§ **EXERCISE AIM**:
Reproduce the entries in full, with no changes.

[Modeling code records]
= = = = = = =

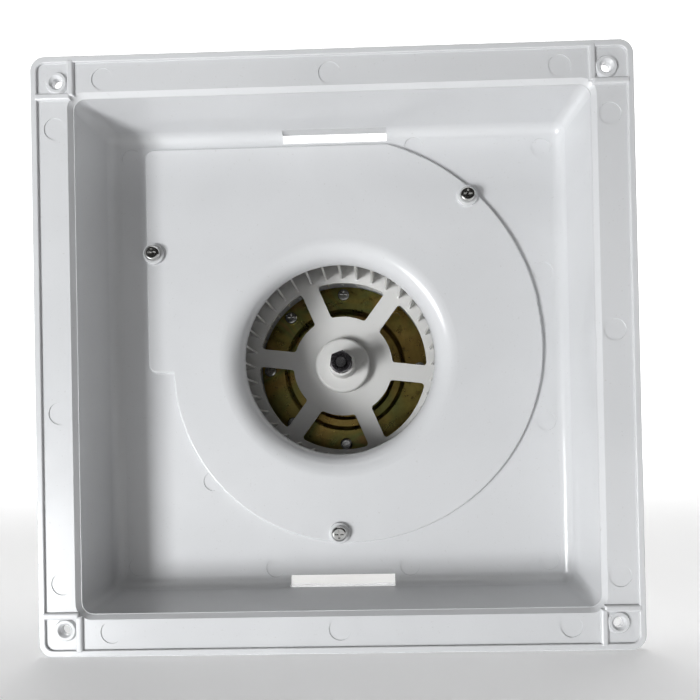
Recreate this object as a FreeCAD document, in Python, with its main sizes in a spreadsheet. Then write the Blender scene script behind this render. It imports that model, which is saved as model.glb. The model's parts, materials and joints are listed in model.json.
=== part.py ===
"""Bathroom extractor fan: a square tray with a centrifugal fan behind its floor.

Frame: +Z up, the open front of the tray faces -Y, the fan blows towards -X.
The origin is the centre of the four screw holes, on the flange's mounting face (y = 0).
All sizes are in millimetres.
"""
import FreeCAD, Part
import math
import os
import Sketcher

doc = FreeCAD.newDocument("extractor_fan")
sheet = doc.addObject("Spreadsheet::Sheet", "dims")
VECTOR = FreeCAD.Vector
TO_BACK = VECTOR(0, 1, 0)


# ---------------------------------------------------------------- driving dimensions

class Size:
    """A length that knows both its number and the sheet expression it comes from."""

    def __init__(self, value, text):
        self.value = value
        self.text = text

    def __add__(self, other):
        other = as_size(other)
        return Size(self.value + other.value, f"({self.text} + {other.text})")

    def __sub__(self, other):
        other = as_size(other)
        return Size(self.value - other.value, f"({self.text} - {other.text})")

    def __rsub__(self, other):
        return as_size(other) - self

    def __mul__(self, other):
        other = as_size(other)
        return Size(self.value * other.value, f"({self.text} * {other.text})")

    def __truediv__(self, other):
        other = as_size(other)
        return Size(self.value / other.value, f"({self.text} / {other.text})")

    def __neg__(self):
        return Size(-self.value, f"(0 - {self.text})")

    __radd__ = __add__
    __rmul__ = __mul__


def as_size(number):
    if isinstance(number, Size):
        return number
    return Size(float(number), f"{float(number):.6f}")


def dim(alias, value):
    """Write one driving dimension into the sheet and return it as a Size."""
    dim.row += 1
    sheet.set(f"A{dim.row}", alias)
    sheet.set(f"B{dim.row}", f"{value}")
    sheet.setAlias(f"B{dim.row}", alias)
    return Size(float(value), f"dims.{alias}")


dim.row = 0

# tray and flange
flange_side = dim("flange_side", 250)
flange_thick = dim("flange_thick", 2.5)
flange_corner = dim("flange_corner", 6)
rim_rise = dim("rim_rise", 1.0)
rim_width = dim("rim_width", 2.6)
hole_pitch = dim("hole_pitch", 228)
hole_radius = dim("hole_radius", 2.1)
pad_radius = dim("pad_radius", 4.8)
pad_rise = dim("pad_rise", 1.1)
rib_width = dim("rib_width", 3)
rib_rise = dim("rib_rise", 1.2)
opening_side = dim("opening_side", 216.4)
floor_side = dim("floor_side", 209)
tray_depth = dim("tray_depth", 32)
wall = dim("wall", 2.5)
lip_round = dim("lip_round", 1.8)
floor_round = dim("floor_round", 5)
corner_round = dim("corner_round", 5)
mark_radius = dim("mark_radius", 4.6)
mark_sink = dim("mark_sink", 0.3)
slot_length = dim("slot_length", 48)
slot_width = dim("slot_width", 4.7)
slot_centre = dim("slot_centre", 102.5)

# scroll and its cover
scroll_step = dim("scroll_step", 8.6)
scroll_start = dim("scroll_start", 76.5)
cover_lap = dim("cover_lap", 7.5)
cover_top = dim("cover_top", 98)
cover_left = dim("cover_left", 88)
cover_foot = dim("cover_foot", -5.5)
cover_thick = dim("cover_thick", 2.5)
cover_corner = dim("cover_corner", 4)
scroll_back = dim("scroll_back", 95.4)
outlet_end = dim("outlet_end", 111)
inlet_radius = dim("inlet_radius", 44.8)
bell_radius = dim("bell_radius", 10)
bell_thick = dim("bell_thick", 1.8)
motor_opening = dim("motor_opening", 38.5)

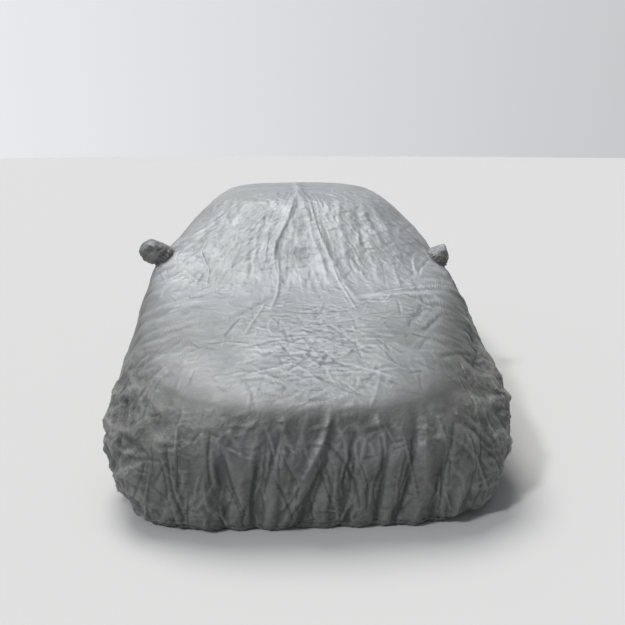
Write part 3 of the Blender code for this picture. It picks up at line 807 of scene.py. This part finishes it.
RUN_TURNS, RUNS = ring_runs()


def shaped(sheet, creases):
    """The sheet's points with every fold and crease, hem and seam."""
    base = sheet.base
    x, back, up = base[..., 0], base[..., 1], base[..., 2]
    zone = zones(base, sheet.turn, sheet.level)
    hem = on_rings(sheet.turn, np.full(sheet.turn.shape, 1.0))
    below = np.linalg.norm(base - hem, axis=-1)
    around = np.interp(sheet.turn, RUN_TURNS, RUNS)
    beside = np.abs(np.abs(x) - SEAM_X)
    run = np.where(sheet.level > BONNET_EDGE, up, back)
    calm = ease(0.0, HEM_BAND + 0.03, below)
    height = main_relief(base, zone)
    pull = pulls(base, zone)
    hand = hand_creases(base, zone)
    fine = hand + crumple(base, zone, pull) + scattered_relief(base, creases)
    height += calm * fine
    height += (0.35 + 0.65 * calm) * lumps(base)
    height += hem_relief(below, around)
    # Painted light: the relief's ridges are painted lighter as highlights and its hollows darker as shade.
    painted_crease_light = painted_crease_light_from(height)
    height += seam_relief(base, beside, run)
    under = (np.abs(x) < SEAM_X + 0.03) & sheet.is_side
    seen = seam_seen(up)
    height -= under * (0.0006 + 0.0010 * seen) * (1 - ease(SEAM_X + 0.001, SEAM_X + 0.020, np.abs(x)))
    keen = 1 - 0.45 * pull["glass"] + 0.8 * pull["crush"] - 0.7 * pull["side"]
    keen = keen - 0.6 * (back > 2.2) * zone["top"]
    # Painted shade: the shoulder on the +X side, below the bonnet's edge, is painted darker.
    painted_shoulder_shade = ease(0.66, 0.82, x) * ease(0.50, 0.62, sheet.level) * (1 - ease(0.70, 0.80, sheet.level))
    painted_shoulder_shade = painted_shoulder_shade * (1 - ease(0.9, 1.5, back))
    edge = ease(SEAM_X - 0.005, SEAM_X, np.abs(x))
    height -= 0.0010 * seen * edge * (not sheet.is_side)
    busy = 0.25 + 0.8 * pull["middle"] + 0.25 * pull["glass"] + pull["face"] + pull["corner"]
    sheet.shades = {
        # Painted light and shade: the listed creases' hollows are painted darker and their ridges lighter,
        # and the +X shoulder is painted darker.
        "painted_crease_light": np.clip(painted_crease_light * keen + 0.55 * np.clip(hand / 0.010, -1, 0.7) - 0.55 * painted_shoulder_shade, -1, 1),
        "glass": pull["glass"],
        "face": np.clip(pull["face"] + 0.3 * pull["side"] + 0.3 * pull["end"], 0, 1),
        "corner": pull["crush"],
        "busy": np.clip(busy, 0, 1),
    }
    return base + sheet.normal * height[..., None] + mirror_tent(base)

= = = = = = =

§ **ANSWER TO THIS EXERCISE**:
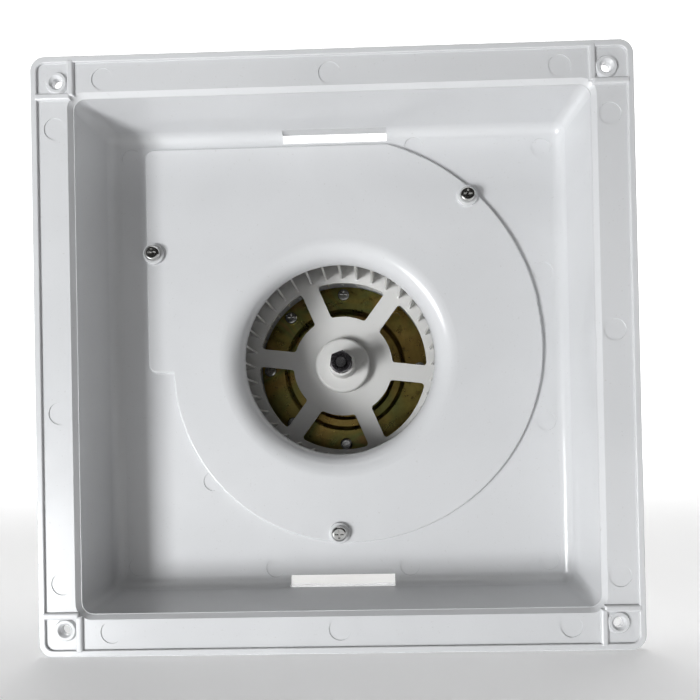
Recreate this object as a FreeCAD document, in Python, with its main sizes in a spreadsheet. Then write the Blender scene script behind this render. It imports that model, which is saved as model.glb. The model's parts, materials and joints are listed in model.json.
=== part.py ===
"""Bathroom extractor fan: a square tray with a centrifugal fan behind its floor.

Frame: +Z up, the open front of the tray faces -Y, the fan blows towards -X.
The origin is the centre of the four screw holes, on the flange's mounting face (y = 0).
All sizes are in millimetres.
"""
import FreeCAD, Part
import math
import os
import Sketcher

doc = FreeCAD.newDocument("extractor_fan")
sheet = doc.addObject("Spreadsheet::Sheet", "dims")
VECTOR = FreeCAD.Vector
TO_BACK = VECTOR(0, 1, 0)


# ---------------------------------------------------------------- driving dimensions

class Size:
    """A length that knows both its number and the sheet expression it comes from."""

    def __init__(self, value, text):
        self.value = value
        self.text = text

    def __add__(self, other):
        other = as_size(other)
        return Size(self.value + other.value, f"({self.text} + {other.text})")

    def __sub__(self, other):
        other = as_size(other)
        return Size(self.value - other.value, f"({self.text} - {other.text})")

    def __rsub__(self, other):
        return as_size(other) - self

    def __mul__(self, other):
        other = as_size(other)
        return Size(self.value * other.value, f"({self.text} * {other.text})")

    def __truediv__(self, other):
        other = as_size(other)
        return Size(self.value / other.value, f"({self.text} / {other.text})")

    def __neg__(self):
        return Size(-self.value, f"(0 - {self.text})")

    __radd__ = __add__
    __rmul__ = __mul__


def as_size(number):
    if isinstance(number, Size):
        return number
    return Size(float(number), f"{float(number):.6f}")


def dim(alias, value):
    """Write one driving dimension into the sheet and return it as a Size."""
    dim.row += 1
    sheet.set(f"A{dim.row}", alias)
    sheet.set(f"B{dim.row}", f"{value}")
    sheet.setAlias(f"B{dim.row}", alias)
    return Size(float(value), f"dims.{alias}")


dim.row = 0

# tray and flange
flange_side = dim("flange_side", 250)
flange_thick = dim("flange_thick", 2.5)
flange_corner = dim("flange_corner", 6)
rim_rise = dim("rim_rise", 1.0)
rim_width = dim("rim_width", 2.6)
hole_pitch = dim("hole_pitch", 228)
hole_radius = dim("hole_radius", 2.1)
pad_radius = dim("pad_radius", 4.8)
pad_rise = dim("pad_rise", 1.1)
rib_width = dim("rib_width", 3)
rib_rise = dim("rib_rise", 1.2)
opening_side = dim("opening_side", 216.4)
floor_side = dim("floor_side", 209)
tray_depth = dim("tray_depth", 32)
wall = dim("wall", 2.5)
lip_round = dim("lip_round", 1.8)
floor_round = dim("floor_round", 5)
corner_round = dim("corner_round", 5)
mark_radius = dim("mark_radius", 4.6)
mark_sink = dim("mark_sink", 0.3)
slot_length = dim("slot_length", 48)
slot_width = dim("slot_width", 4.7)
slot_centre = dim("slot_centre", 102.5)

# scroll and its cover
scroll_step = dim("scroll_step", 8.6)
scroll_start = dim("scroll_start", 76.5)
cover_lap = dim("cover_lap", 7.5)
cover_top = dim("cover_top", 98)
cover_left = dim("cover_left", 88)
cover_foot = dim("cover_foot", -5.5)
cover_thick = dim("cover_thick", 2.5)
cover_corner = dim("cover_corner", 4)
scroll_back = dim("scroll_back", 95.4)
outlet_end = dim("outlet_end", 111)
inlet_radius = dim("inlet_radius", 44.8)
bell_radius = dim("bell_radius", 10)
bell_thick = dim("bell_thick", 1.8)
motor_opening = dim("motor_opening", 38.5)

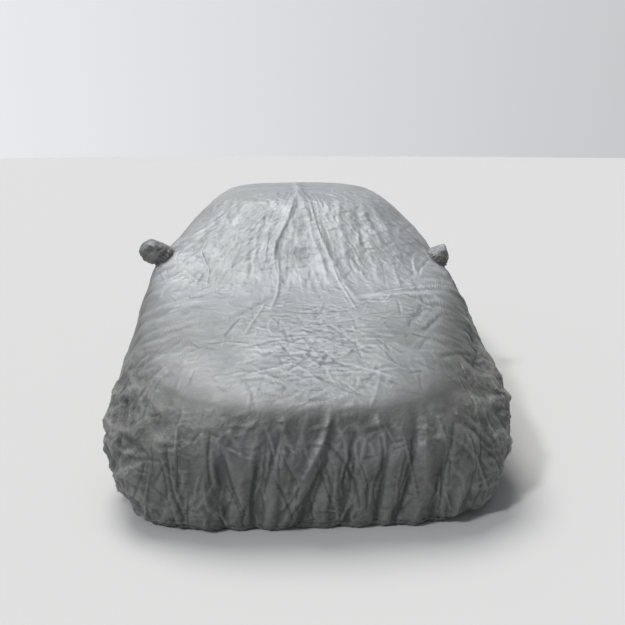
Write part 3 of the Blender code for this picture. It picks up at line 807 of scene.py. This part finishes it.
RUN_TURNS, RUNS = ring_runs()


def shaped(sheet, creases):
    """The sheet's points with every fold and crease, hem and seam."""
    base = sheet.base
    x, back, up = base[..., 0], base[..., 1], base[..., 2]
    zone = zones(base, sheet.turn, sheet.level)
    hem = on_rings(sheet.turn, np.full(sheet.turn.shape, 1.0))
    below = np.linalg.norm(base - hem, axis=-1)
    around = np.interp(sheet.turn, RUN_TURNS, RUNS)
    beside = np.abs(np.abs(x) - SEAM_X)
    run = np.where(sheet.level > BONNET_EDGE, up, back)
    calm = ease(0.0, HEM_BAND + 0.03, below)
    height = main_relief(base, zone)
    pull = pulls(base, zone)
    hand = hand_creases(base, zone)
    fine = hand + crumple(base, zone, pull) + scattered_relief(base, creases)
    height += calm * fine
    height += (0.35 + 0.65 * calm) * lumps(base)
    height += hem_relief(below, around)
    # Painted light: the relief's ridges are painted lighter as highlights and its hollows darker as shade.
    painted_crease_light = painted_crease_light_from(height)
    height += seam_relief(base, beside, run)
    under = (np.abs(x) < SEAM_X + 0.03) & sheet.is_side
    seen = seam_seen(up)
    height -= under * (0.0006 + 0.0010 * seen) * (1 - ease(SEAM_X + 0.001, SEAM_X + 0.020, np.abs(x)))
    keen = 1 - 0.45 * pull["glass"] + 0.8 * pull["crush"] - 0.7 * pull["side"]
    keen = keen - 0.6 * (back > 2.2) * zone["top"]
    # Painted shade: the shoulder on the +X side, below the bonnet's edge, is painted darker.
    painted_shoulder_shade = ease(0.66, 0.82, x) * ease(0.50, 0.62, sheet.level) * (1 - ease(0.70, 0.80, sheet.level))
    painted_shoulder_shade = painted_shoulder_shade * (1 - ease(0.9, 1.5, back))
    edge = ease(SEAM_X - 0.005, SEAM_X, np.abs(x))
    height -= 0.0010 * seen * edge * (not sheet.is_side)
    busy = 0.25 + 0.8 * pull["middle"] + 0.25 * pull["glass"] + pull["face"] + pull["corner"]
    sheet.shades = {
        # Painted light and shade: the listed creases' hollows are painted darker and their ridges lighter,
        # and the +X shoulder is painted darker.
        "painted_crease_light": np.clip(painted_crease_light * keen + 0.55 * np.clip(hand / 0.010, -1, 0.7) - 0.55 * painted_shoulder_shade, -1, 1),
        "glass": pull["glass"],
        "face": np.clip(pull["face"] + 0.3 * pull["side"] + 0.3 * pull["end"], 0, 1),
        "corner": pull["crush"],
        "busy": np.clip(busy, 0, 1),
    }
    return base + sheet.normal * height[..., None] + mirror_tent(base)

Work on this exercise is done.